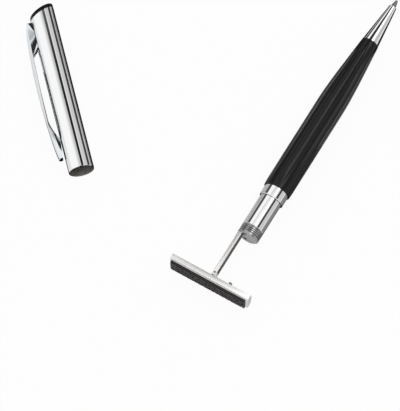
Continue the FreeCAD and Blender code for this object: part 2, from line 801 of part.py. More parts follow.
# The origin is under the middle of the whole row, on the table
row_box = Part.makeCompound(list(laid_pieces.values())).optimalBoundingBox(False)
row_origin = point(row_box.Center.x, row_box.Center.y, 0)
for name, shape in laid_pieces.items():
    shape.translate(-row_origin)
    shape.exportStep("parts/" + name + ".step")
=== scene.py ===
import json
import math

import bmesh
import bpy
from mathutils import Matrix, Vector


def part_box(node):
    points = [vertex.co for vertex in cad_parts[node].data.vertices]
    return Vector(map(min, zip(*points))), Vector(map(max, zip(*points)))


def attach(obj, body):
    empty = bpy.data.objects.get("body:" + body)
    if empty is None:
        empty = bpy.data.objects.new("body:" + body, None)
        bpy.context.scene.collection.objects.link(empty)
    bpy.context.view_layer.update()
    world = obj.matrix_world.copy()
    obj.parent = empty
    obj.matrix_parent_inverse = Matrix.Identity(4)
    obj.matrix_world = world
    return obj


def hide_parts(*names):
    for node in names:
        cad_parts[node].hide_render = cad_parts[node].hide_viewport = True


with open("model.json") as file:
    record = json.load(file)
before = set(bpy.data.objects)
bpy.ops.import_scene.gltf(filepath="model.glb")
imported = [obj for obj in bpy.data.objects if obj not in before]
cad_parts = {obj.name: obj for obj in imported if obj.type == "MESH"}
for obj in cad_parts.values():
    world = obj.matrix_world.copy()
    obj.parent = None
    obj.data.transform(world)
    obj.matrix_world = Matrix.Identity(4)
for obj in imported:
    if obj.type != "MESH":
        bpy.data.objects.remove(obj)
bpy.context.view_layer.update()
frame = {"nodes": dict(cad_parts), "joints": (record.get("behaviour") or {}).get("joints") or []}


# The point of the refill
# A hard metal ball turns in a drawn steel point, whose thin lip is crimped round it.
# The point is turned to a cone that fills the mouth of the nose cone when it is put out.
mm = 0.001


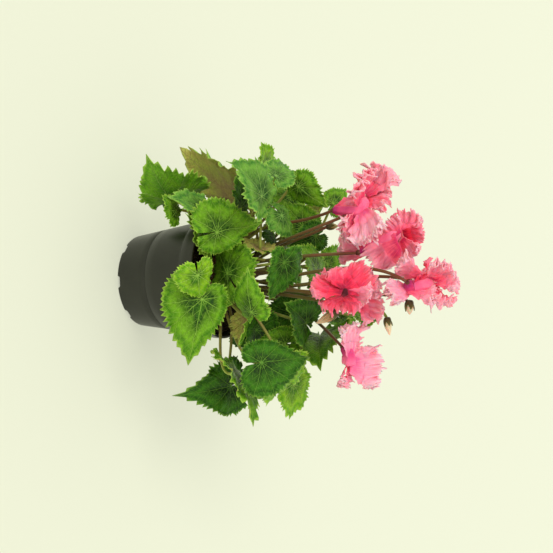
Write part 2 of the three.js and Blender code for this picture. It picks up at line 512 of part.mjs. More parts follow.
/** The curved axis of a flower stalk. */
function flowerStalkCurve({ to, clear, from, rise, out, reach, lean }) {
  const a = radians(from);
  const outward = new THREE.Vector3(Math.cos(a), Math.sin(a), 0);
  const start = outward.clone().multiplyScalar(flowerStalkSpread).setZ(stalkFoot);
  const leave = outward.multiplyScalar(out).setZ(1);
  const arrive = new THREE.Vector3(lean[0], lean[1], 1).normalize();
  const top = new THREE.Vector3(...to).addScaledVector(arrive, -clear);
  return new THREE.CubicBezierCurve3(start,
    start.clone().addScaledVector(leave, rise), top.clone().addScaledVector(arrive, -reach), top);
}

const plant = new THREE.Group();

/** Adds a named mesh of one colour to the plant. */
function add(name, geometry, color, roughness) {
  const material = new THREE.MeshStandardMaterial({ color, roughness, metalness: 0 });
  const mesh = new THREE.Mesh(geometry, material);
  mesh.name = name;
  plant.add(mesh);
  return mesh;
}

// Pot: a tapered moulded cup with a thicker collar, a faint shoulder and drain notches in its
// foot, standing on a closed floor.
const slope = (rimRadius - collarStep - baseRadius) / potHeight;
const outerAt = (z) => baseRadius + slope * z;
const collarFoot = potHeight - collarHeight;
const innerAt = (z) => Math.min(outerAt(z) - potWall
  + collarStep * Math.max(0, z - collarFoot) / collarHeight, rimRadius - potWall);
const potProfile = [
  [0, 0], [baseRadius - 1, 0], [baseRadius, 1],
  [outerAt(shoulderHeight) - shoulderStep, shoulderHeight],
  [outerAt(shoulderHeight + 1), shoulderHeight + 1],
  [outerAt(collarFoot), collarFoot], [outerAt(collarFoot + 1) + collarStep, collarFoot + 1],
  [rimRadius - rimDraft, potHeight], [innerAt(potHeight), potHeight],
  [innerAt(collarFoot), collarFoot], [innerAt(potFloor), potFloor], [0, potFloor],
].map(([r, z]) => new THREE.Vector2(r, z));
const potLathe = new THREE.LatheGeometry(potProfile, potSegments);
potLathe.rotateX(Math.PI / 2);
let potSolid = toSolid(potLathe);
for (let i = 0; i < drainNotches; i += 1) {
  const notch = new THREE.BoxGeometry(notchDepth, notchWidth, 2 * notchHeight);
  notch.translate(baseRadius, 0, 0);
  notch.rotateZ(2 * Math.PI * i / drainNotches - Math.PI / 2);
  potSolid = potSolid.subtract(toSolid(notch));
}
add('pot', toGeometry(potSolid), 0x3d3e38, 0.6);

// Tuber with every leaf stalk and flower stalk grown out of it: one living piece.
const tuber = new THREE.SphereGeometry(1, 16, 8);
tuber.rotateX(Math.PI / 2);
tuber.scale(tuberRadius, tuberRadius, tuberHeight);
tuber.translate(0, 0, tuberCentre);
const stalkSolids = [toSolid(tuber)];
for (const leaf of leaves) {
  stalkSolids.push(tubeSolid(petioleCurve(leaf), petioleRadius, stalkSides, petioleSteps));
}
for (const stalk of flowerStalks) {
  const curve = flowerStalkCurve(stalk);
  stalkSolids.push(tubeSolid(curve, flowerStalkRadius, stalkSides, flowerStalkSteps));
}
add('tuber_and_stalks', toGeometry(joined(stalkSolids)), 0x7a5a34, 0.55);

// Soil: fills the pot to just under the rim, a little heaped, with a plain well for the tuber.
const soilProfile = [
  [0, potFloor + seat], [innerAt(potFloor) - seat, potFloor + seat],
  [innerAt(collarFoot) - seat, collarFoot], [innerAt(soilTop - 1) - seat, soilTop - 1],
  [soilBankRadius, soilTop + soilBank], [soilDipRadius, soilTop],
  [soilHeapRadius, soilTop + soilHeap], [0, soilTop + soilHeap],
].map(([r, z]) => new THREE.Vector2(r, z));
const soilLathe = new THREE.LatheGeometry(soilProfile, potSegments);
soilLathe.rotateX(Math.PI / 2);
const well = new THREE.SphereGeometry(1, 16, 8);
well.rotateX(Math.PI / 2);
well.scale(tuberRadius + 2 * seat, tuberRadius + 2 * seat, tuberHeight + 2 * seat);
well.translate(0, 0, tuberCentre);
const shaftRadius = tuberRadius + shaftClearance;
const shaft = new THREE.CylinderGeometry(shaftRadius, shaftRadius, shaftHeight, 18);
shaft.rotateX(Math.PI / 2);
shaft.translate(0, 0, tuberCentre + shaftHeight / 2);
const soilSolid = toSolid(soilLathe).subtract(toSolid(well)).subtract(toSolid(shaft));
add('soil', toGeometry(soilSolid), 0x2a1f17, 1);

// Leaf blades, each resting a hair above the end of its stalk.
for (const leaf of leaves) {
  const blade = add(leaf.name, bladeGeometry(leaf), 0x3f7a2e, 0.6);
  blade.position.set(...leaf.at);
  blade.rotation.copy(turned(leaf));
}

// Blooms: frilled petals fused to the heart that they grow from.
for (const bloom of blooms) {
  const solids = [heartSolid(bloom.heart), ...bloom.petals.map(petalSolid)];
  add(bloom.name, toGeometry(joined(solids)), 0xff7a90, 0.6);
}

// Buds and the withered bloom: pointed drops with a green cup at the stalk.
for (const bud of buds) {
  const { len, radius } = bud;
  const profile = [[0, 0], [radius * 0.7, len * 0.12], [radius, len * 0.35],
    [radius * 0.7, len * 0.7], [0, len]].map(([r, z]) => new THREE.Vector2(r, z));
  const lathe = new THREE.LatheGeometry(profile, 8);
  lathe.rotateZ(-Math.PI / 2);
  const mesh = add(bud.name, solidGeometry(lathe), 0xb99a6a, 0.7);
  mesh.position.set(...bud.at);
  mesh.rotation.copy(turned(bud));
}

export default plant;
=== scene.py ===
"""A potted miniature cyclamen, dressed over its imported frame: pot, soil, tuber, stalks, toothed
leaf blades, frilled blooms and buds. Shapes are worked out in millimetres and placed in metres,
+Z up and -Y to the viewer. The picture is turned a quarter turn clockwise, as the photograph is."""

import math

import bpy
import numpy as np
from mathutils import Matrix


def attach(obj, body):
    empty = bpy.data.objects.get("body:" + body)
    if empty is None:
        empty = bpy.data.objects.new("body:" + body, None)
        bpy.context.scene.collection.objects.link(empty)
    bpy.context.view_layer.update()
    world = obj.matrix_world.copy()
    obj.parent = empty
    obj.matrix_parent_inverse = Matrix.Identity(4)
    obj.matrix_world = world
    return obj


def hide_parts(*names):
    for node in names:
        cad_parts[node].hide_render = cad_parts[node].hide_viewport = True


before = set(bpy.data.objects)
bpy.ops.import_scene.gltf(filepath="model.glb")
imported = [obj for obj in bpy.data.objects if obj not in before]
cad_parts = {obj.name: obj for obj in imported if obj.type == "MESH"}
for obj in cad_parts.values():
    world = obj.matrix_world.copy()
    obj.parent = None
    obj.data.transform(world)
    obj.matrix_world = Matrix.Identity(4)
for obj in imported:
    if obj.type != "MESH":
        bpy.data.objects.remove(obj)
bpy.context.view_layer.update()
MM = 0.001

# Camera. It stands in front of the plant, looks down on it, and lies on its side, so that the
# plant's upward direction points to the right of the picture.
TILT = math.radians(26.4)
ROLL = math.radians(2.6)
AIM = np.array([1.4, 0, 113.3]) * MM
DISTANCE = 641 * MM
LENS = 58.6
SENSOR = 36
forward = np.array([0, math.cos(TILT), -math.sin(TILT)])
right = np.array([1.0, 0, 0])
up = np.cross(right, forward)
camera_data = bpy.data.cameras.new("camera")
camera_data.lens = LENS
camera_data.sensor_width = SENSOR
camera_data.clip_start = 10 * MM
camera = bpy.data.objects.new("camera", camera_data)
axes = np.eye(4)
axes[:3, 0] = math.sin(ROLL) * right + math.cos(ROLL) * up
axes[:3, 1] = math.sin(ROLL) * up - math.cos(ROLL) * right
axes[:3, 2] = -forward
axes[:3, 3] = AIM - forward * DISTANCE
camera.matrix_world = Matrix(axes.tolist())
bpy.context.scene.collection.objects.link(camera)
bpy.context.scene.camera = camera
bpy.context.scene.view_settings.view_transform = "Standard"


# Studio. A wide pale cream sweep of acrylic, lit from below, under two very soft lamps and an
# even bright sky, which leave only a faint shadow round the pot.
FLOOR_HALF = 4000
FLOOR_GLOW = 0.5
SKY_STRENGTH = 0.98


def linear(code):
    """The linear colour of an sRGB hex value, with alpha 1."""
    channels = [int(code[i:i + 2], 16) / 255 for i in (1, 3, 5)]
    return [c / 12.92 if c <= 0.04045 else ((c + 0.055) / 1.055) ** 2.4 for c in channels] + [1]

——

| WHAT IS REQUIRED |
Select every line in the material above where the string "frame" occurs, and copy it.

| IN RESPONSE |
frame = {"nodes": dict(cad_parts), "joints": (record.get("behaviour") or {}).get("joints") or []}
"""A potted miniature cyclamen, dressed over its imported frame: pot, soil, tuber, stalks, toothed